* Given instruction:
Repeat each line exactly as it is written.

* Supplied material:
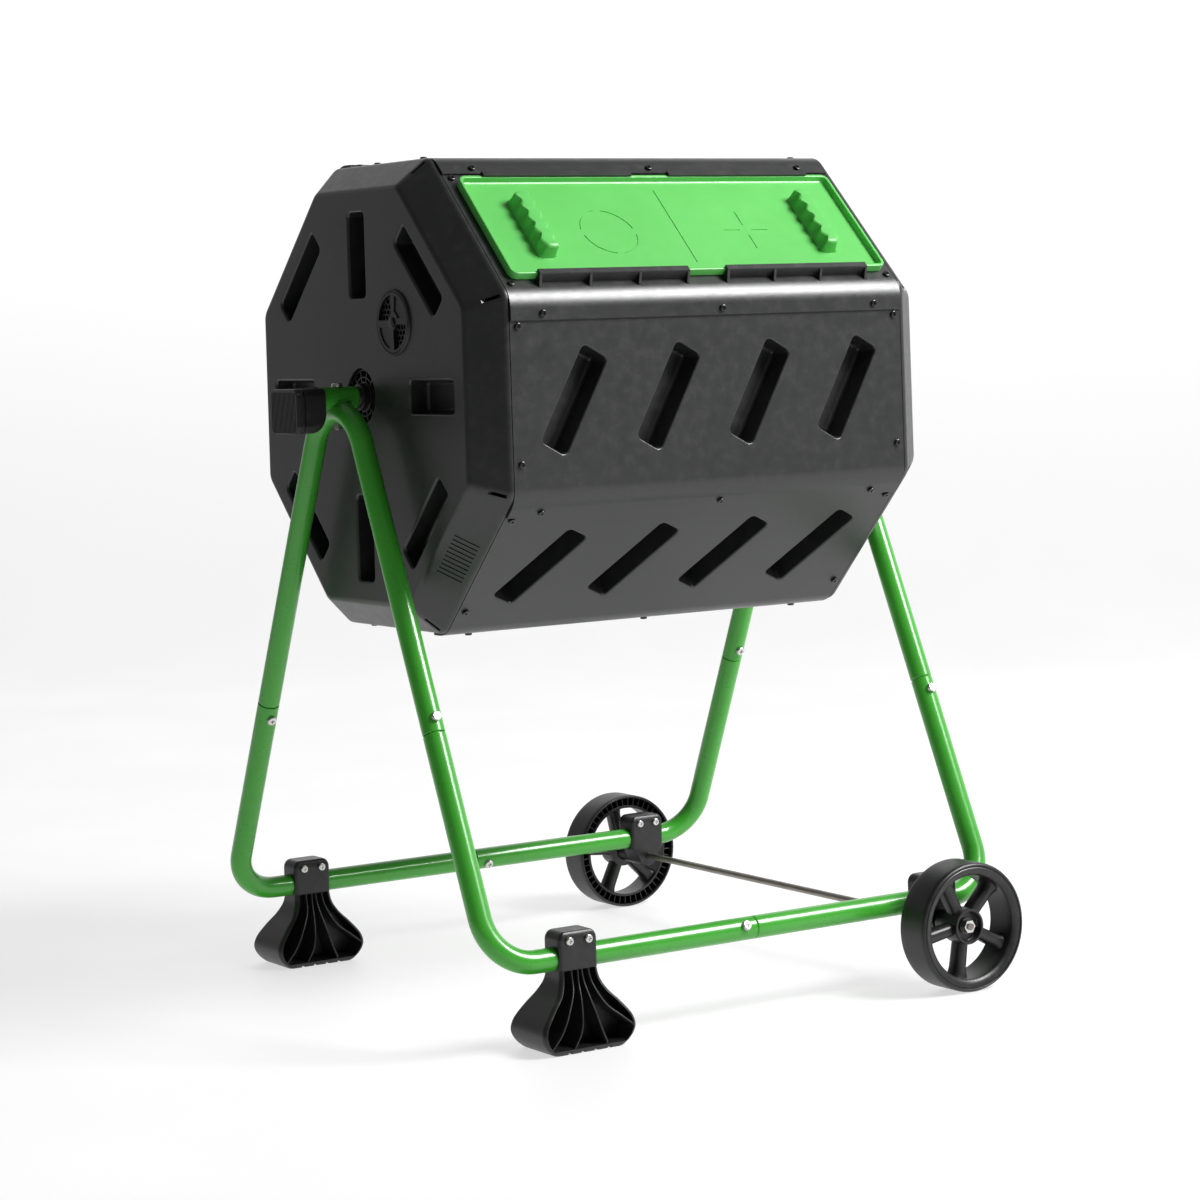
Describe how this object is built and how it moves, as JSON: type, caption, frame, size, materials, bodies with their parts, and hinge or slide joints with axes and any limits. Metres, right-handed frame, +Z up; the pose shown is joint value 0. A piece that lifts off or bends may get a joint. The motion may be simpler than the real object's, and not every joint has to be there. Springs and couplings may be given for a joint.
{
  "type": "compost tumbler",
  "caption": "Eight-sided two-chamber composting drum with a sliding green door, turning on a tube axle between bent-tube A-frames with flared feet and wheels.",
  "frame": {"origin": "on the ground under the middle of the drum", "axes": "+Z up, X along the drum's axle with the wheels at +X, -Y to the front, the side the door faces"},
  "size_m": [0.7894, 0.74, 0.9469],
  "materials": {
    "black_plastic": "fine-grained moulded polypropylene",
    "wheel_plastic": "moulded, slightly worn",
    "green_plastic": "fine-grained moulded polypropylene",
    "green_paint": "smooth powder coat",
    "zinc_steel": "zinc plated",
    "axle_steel": "zinc plated",
    "black_steel": "black coated steel"
  },
  "bodies": {
    "stand": {"left_upper_frame": "green_paint", "right_upper_frame": "green_paint", "front_left_tube": "green_paint", "back_left_tube": "green_paint", "front_right_tube": "green_paint", "back_right_tube": "green_paint", "frame_screws": "zinc_steel", "axle_bolts": "zinc_steel", "axle_nuts": "zinc_steel", "drum_axle": "axle_steel", "left_end_grip": "black_plastic", "right_end_grip": "black_plastic", "front_foot": "black_plastic", "back_foot": "black_plastic", "front_wheel_bracket": "black_plastic", "back_wheel_bracket": "black_plastic", "clamp_screws": "zinc_steel", "clamp_nuts": "zinc_steel", "wheel_axle": "axle_steel", "wheel_washers": "black_steel", "wheel_lock_nuts": "zinc_steel"},
    "drum": {"left_end_cap": "black_plastic", "right_end_cap": "black_plastic", "chamber_divider": "black_plastic", "top_panel": "black_plastic", "door_frame_panel": "black_plastic", "front_panel": "black_plastic", "lower_front_panel": "black_plastic", "bottom_panel": "black_plastic", "lower_back_panel": "black_plastic", "back_panel": "black_plastic", "upper_back_panel": "black_plastic", "left_drum_bush": "black_plastic", "right_drum_bush": "black_plastic", "panel_end_screws": "black_steel", "panel_seam_screws": "black_steel", "left_vent_screen": "black_plastic", "right_vent_screen": "black_plastic"},
    "door": {"sliding_door": "green_plastic"},
    "front_wheel_body": {"front_wheel": "wheel_plastic"},
    "back_wheel_body": {"back_wheel": "wheel_plastic"},
    "left_vent_dial_body": {"left_vent_dial": "black_plastic"},
    "right_vent_dial_body": {"right_vent_dial": "black_plastic"}
  },
  "joints": [
    {"name": "drum_spin", "type": "hinge", "parent": "stand", "child": "drum", "pos_m": [0, 0, 0.681], "axis": [-1, 0, 0], "continuous": true},
    {"name": "door_slide", "type": "slide", "parent": "drum", "child": "door", "axis": [1, 0, 0], "range_m": [-0.245, 0]},
    {"name": "front_wheel_spin", "type": "hinge", "parent": "stand", "child": "front_wheel_body", "pos_m": [0.25, -0.349, 0.0715], "axis": [0, 1, 0], "continuous": true},
    {"name": "back_wheel_spin", "type": "hinge", "parent": "stand", "child": "back_wheel_body", "pos_m": [0.25, 0.349, 0.0715], "axis": [0, 1, 0], "continuous": true},
    {"name": "left_vent_turn", "type": "hinge", "parent": "drum", "child": "left_vent_dial_body", "pos_m": [-0.3, -0.08153, 0.76253], "axis": [-1, 0, 0], "range_deg": [0, 90]},
    {"name": "right_vent_turn", "type": "hinge", "parent": "drum", "child": "right_vent_dial_body", "pos_m": [0.3, -0.08153, 0.76253], "axis": [1, 0, 0], "range_deg": [0, 90]}
  ]
}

* Response to this task:
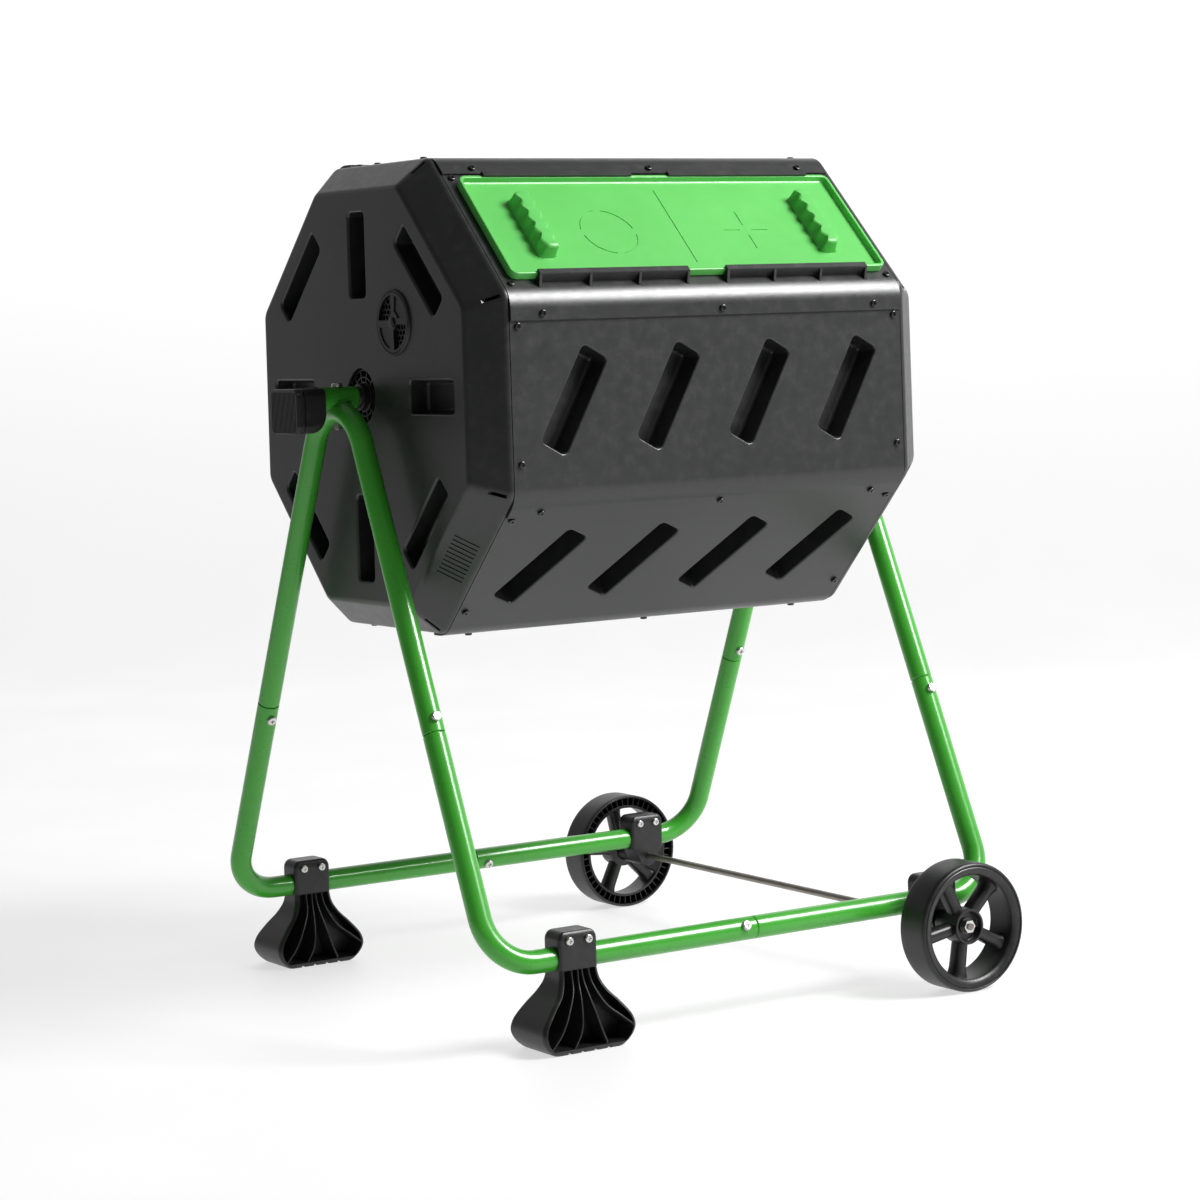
Describe how this object is built and how it moves, as JSON: type, caption, frame, size, materials, bodies with their parts, and hinge or slide joints with axes and any limits. Metres, right-handed frame, +Z up; the pose shown is joint value 0. A piece that lifts off or bends may get a joint. The motion may be simpler than the real object's, and not every joint has to be there. Springs and couplings may be given for a joint.
{
  "type": "compost tumbler",
  "caption": "Eight-sided two-chamber composting drum with a sliding green door, turning on a tube axle between bent-tube A-frames with flared feet and wheels.",
  "frame": {"origin": "on the ground under the middle of the drum", "axes": "+Z up, X along the drum's axle with the wheels at +X, -Y to the front, the side the door faces"},
  "size_m": [0.7894, 0.74, 0.9469],
  "materials": {
    "black_plastic": "fine-grained moulded polypropylene",
    "wheel_plastic": "moulded, slightly worn",
    "green_plastic": "fine-grained moulded polypropylene",
    "green_paint": "smooth powder coat",
    "zinc_steel": "zinc plated",
    "axle_steel": "zinc plated",
    "black_steel": "black coated steel"
  },
  "bodies": {
    "stand": {"left_upper_frame": "green_paint", "right_upper_frame": "green_paint", "front_left_tube": "green_paint", "back_left_tube": "green_paint", "front_right_tube": "green_paint", "back_right_tube": "green_paint", "frame_screws": "zinc_steel", "axle_bolts": "zinc_steel", "axle_nuts": "zinc_steel", "drum_axle": "axle_steel", "left_end_grip": "black_plastic", "right_end_grip": "black_plastic", "front_foot": "black_plastic", "back_foot": "black_plastic", "front_wheel_bracket": "black_plastic", "back_wheel_bracket": "black_plastic", "clamp_screws": "zinc_steel", "clamp_nuts": "zinc_steel", "wheel_axle": "axle_steel", "wheel_washers": "black_steel", "wheel_lock_nuts": "zinc_steel"},
    "drum": {"left_end_cap": "black_plastic", "right_end_cap": "black_plastic", "chamber_divider": "black_plastic", "top_panel": "black_plastic", "door_frame_panel": "black_plastic", "front_panel": "black_plastic", "lower_front_panel": "black_plastic", "bottom_panel": "black_plastic", "lower_back_panel": "black_plastic", "back_panel": "black_plastic", "upper_back_panel": "black_plastic", "left_drum_bush": "black_plastic", "right_drum_bush": "black_plastic", "panel_end_screws": "black_steel", "panel_seam_screws": "black_steel", "left_vent_screen": "black_plastic", "right_vent_screen": "black_plastic"},
    "door": {"sliding_door": "green_plastic"},
    "front_wheel_body": {"front_wheel": "wheel_plastic"},
    "back_wheel_body": {"back_wheel": "wheel_plastic"},
    "left_vent_dial_body": {"left_vent_dial": "black_plastic"},
    "right_vent_dial_body": {"right_vent_dial": "black_plastic"}
  },
  "joints": [
    {"name": "drum_spin", "type": "hinge", "parent": "stand", "child": "drum", "pos_m": [0, 0, 0.681], "axis": [-1, 0, 0], "continuous": true},
    {"name": "door_slide", "type": "slide", "parent": "drum", "child": "door", "axis": [1, 0, 0], "range_m": [-0.245, 0]},
    {"name": "front_wheel_spin", "type": "hinge", "parent": "stand", "child": "front_wheel_body", "pos_m": [0.25, -0.349, 0.0715], "axis": [0, 1, 0], "continuous": true},
    {"name": "back_wheel_spin", "type": "hinge", "parent": "stand", "child": "back_wheel_body", "pos_m": [0.25, 0.349, 0.0715], "axis": [0, 1, 0], "continuous": true},
    {"name": "left_vent_turn", "type": "hinge", "parent": "drum", "child": "left_vent_dial_body", "pos_m": [-0.3, -0.08153, 0.76253], "axis": [-1, 0, 0], "range_deg": [0, 90]},
    {"name": "right_vent_turn", "type": "hinge", "parent": "drum", "child": "right_vent_dial_body", "pos_m": [0.3, -0.08153, 0.76253], "axis": [1, 0, 0], "range_deg": [0, 90]}
  ]
}